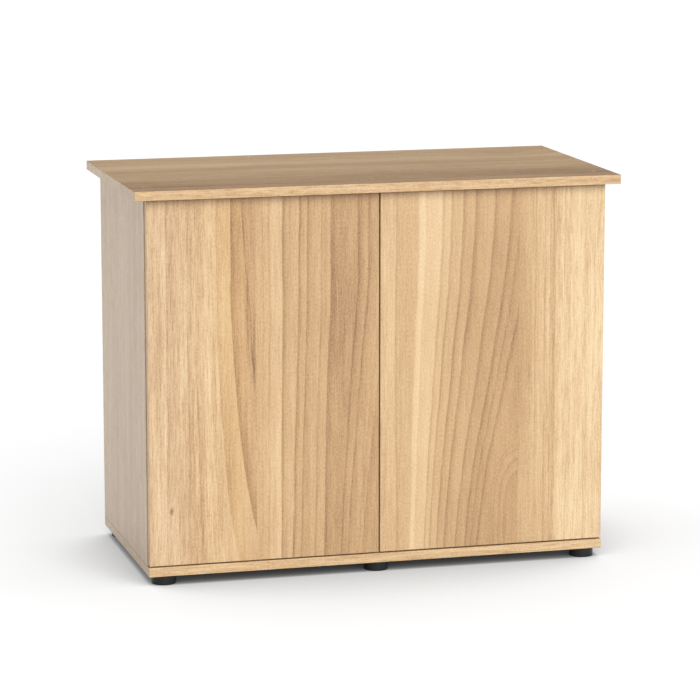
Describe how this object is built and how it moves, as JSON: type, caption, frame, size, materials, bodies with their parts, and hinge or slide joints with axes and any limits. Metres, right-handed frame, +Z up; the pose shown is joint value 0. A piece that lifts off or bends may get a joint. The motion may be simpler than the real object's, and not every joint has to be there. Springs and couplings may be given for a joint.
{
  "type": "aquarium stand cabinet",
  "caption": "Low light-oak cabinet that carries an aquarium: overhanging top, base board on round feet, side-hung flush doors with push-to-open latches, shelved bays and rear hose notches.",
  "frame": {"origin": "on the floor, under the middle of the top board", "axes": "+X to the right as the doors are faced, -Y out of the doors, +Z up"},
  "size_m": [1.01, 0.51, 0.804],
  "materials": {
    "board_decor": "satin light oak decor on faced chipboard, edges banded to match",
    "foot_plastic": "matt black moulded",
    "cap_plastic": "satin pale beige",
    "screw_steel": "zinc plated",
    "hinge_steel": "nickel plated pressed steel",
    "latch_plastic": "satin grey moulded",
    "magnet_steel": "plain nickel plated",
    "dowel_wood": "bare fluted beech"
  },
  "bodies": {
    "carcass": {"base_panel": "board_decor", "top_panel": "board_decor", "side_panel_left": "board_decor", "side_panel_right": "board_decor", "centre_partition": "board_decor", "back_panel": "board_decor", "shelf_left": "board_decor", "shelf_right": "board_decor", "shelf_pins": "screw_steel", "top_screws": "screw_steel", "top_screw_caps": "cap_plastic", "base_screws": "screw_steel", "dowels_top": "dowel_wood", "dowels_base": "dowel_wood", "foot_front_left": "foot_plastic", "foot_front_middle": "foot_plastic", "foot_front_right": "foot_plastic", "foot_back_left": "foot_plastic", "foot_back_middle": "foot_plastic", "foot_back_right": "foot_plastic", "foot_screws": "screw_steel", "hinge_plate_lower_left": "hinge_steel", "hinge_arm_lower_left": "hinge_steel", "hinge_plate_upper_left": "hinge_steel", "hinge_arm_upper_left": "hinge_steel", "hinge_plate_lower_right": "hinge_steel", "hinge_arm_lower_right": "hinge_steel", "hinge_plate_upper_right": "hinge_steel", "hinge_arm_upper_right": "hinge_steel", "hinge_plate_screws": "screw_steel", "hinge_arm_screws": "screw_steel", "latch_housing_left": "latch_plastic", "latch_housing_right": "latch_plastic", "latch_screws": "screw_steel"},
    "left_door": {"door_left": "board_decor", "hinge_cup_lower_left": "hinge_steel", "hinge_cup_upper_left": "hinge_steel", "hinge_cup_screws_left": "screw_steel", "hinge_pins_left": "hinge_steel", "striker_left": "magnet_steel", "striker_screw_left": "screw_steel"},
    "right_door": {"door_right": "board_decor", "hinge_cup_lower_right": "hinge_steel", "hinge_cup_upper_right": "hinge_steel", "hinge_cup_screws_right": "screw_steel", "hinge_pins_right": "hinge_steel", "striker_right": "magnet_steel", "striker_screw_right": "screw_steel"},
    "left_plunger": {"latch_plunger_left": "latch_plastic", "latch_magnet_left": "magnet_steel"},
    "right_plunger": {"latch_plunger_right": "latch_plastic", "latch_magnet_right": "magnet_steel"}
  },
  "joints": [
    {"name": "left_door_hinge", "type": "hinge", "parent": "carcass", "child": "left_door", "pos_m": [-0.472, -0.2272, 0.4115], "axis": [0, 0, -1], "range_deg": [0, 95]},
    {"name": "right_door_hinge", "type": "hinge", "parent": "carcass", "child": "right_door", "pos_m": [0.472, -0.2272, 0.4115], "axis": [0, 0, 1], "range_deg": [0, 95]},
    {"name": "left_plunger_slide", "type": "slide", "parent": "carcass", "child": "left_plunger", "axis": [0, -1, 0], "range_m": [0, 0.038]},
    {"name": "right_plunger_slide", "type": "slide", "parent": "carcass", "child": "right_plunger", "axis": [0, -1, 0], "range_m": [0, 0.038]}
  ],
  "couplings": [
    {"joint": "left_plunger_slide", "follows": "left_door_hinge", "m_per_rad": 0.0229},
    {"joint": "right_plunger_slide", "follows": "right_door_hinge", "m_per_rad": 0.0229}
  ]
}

Aim:
Each line of the listing should be echoed back exactly.

Exercise solution:
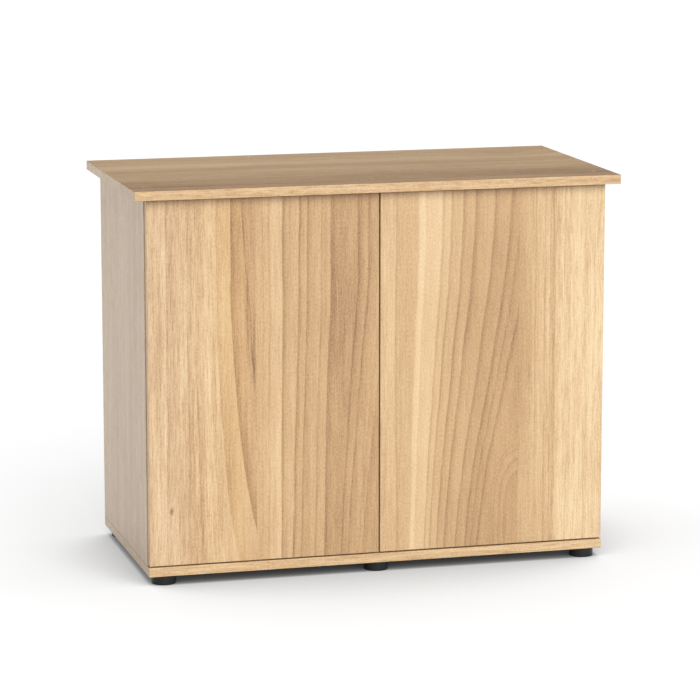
Describe how this object is built and how it moves, as JSON: type, caption, frame, size, materials, bodies with their parts, and hinge or slide joints with axes and any limits. Metres, right-handed frame, +Z up; the pose shown is joint value 0. A piece that lifts off or bends may get a joint. The motion may be simpler than the real object's, and not every joint has to be there. Springs and couplings may be given for a joint.
{
  "type": "aquarium stand cabinet",
  "caption": "Low light-oak cabinet that carries an aquarium: overhanging top, base board on round feet, side-hung flush doors with push-to-open latches, shelved bays and rear hose notches.",
  "frame": {"origin": "on the floor, under the middle of the top board", "axes": "+X to the right as the doors are faced, -Y out of the doors, +Z up"},
  "size_m": [1.01, 0.51, 0.804],
  "materials": {
    "board_decor": "satin light oak decor on faced chipboard, edges banded to match",
    "foot_plastic": "matt black moulded",
    "cap_plastic": "satin pale beige",
    "screw_steel": "zinc plated",
    "hinge_steel": "nickel plated pressed steel",
    "latch_plastic": "satin grey moulded",
    "magnet_steel": "plain nickel plated",
    "dowel_wood": "bare fluted beech"
  },
  "bodies": {
    "carcass": {"base_panel": "board_decor", "top_panel": "board_decor", "side_panel_left": "board_decor", "side_panel_right": "board_decor", "centre_partition": "board_decor", "back_panel": "board_decor", "shelf_left": "board_decor", "shelf_right": "board_decor", "shelf_pins": "screw_steel", "top_screws": "screw_steel", "top_screw_caps": "cap_plastic", "base_screws": "screw_steel", "dowels_top": "dowel_wood", "dowels_base": "dowel_wood", "foot_front_left": "foot_plastic", "foot_front_middle": "foot_plastic", "foot_front_right": "foot_plastic", "foot_back_left": "foot_plastic", "foot_back_middle": "foot_plastic", "foot_back_right": "foot_plastic", "foot_screws": "screw_steel", "hinge_plate_lower_left": "hinge_steel", "hinge_arm_lower_left": "hinge_steel", "hinge_plate_upper_left": "hinge_steel", "hinge_arm_upper_left": "hinge_steel", "hinge_plate_lower_right": "hinge_steel", "hinge_arm_lower_right": "hinge_steel", "hinge_plate_upper_right": "hinge_steel", "hinge_arm_upper_right": "hinge_steel", "hinge_plate_screws": "screw_steel", "hinge_arm_screws": "screw_steel", "latch_housing_left": "latch_plastic", "latch_housing_right": "latch_plastic", "latch_screws": "screw_steel"},
    "left_door": {"door_left": "board_decor", "hinge_cup_lower_left": "hinge_steel", "hinge_cup_upper_left": "hinge_steel", "hinge_cup_screws_left": "screw_steel", "hinge_pins_left": "hinge_steel", "striker_left": "magnet_steel", "striker_screw_left": "screw_steel"},
    "right_door": {"door_right": "board_decor", "hinge_cup_lower_right": "hinge_steel", "hinge_cup_upper_right": "hinge_steel", "hinge_cup_screws_right": "screw_steel", "hinge_pins_right": "hinge_steel", "striker_right": "magnet_steel", "striker_screw_right": "screw_steel"},
    "left_plunger": {"latch_plunger_left": "latch_plastic", "latch_magnet_left": "magnet_steel"},
    "right_plunger": {"latch_plunger_right": "latch_plastic", "latch_magnet_right": "magnet_steel"}
  },
  "joints": [
    {"name": "left_door_hinge", "type": "hinge", "parent": "carcass", "child": "left_door", "pos_m": [-0.472, -0.2272, 0.4115], "axis": [0, 0, -1], "range_deg": [0, 95]},
    {"name": "right_door_hinge", "type": "hinge", "parent": "carcass", "child": "right_door", "pos_m": [0.472, -0.2272, 0.4115], "axis": [0, 0, 1], "range_deg": [0, 95]},
    {"name": "left_plunger_slide", "type": "slide", "parent": "carcass", "child": "left_plunger", "axis": [0, -1, 0], "range_m": [0, 0.038]},
    {"name": "right_plunger_slide", "type": "slide", "parent": "carcass", "child": "right_plunger", "axis": [0, -1, 0], "range_m": [0, 0.038]}
  ],
  "couplings": [
    {"joint": "left_plunger_slide", "follows": "left_door_hinge", "m_per_rad": 0.0229},
    {"joint": "right_plunger_slide", "follows": "right_door_hinge", "m_per_rad": 0.0229}
  ]
}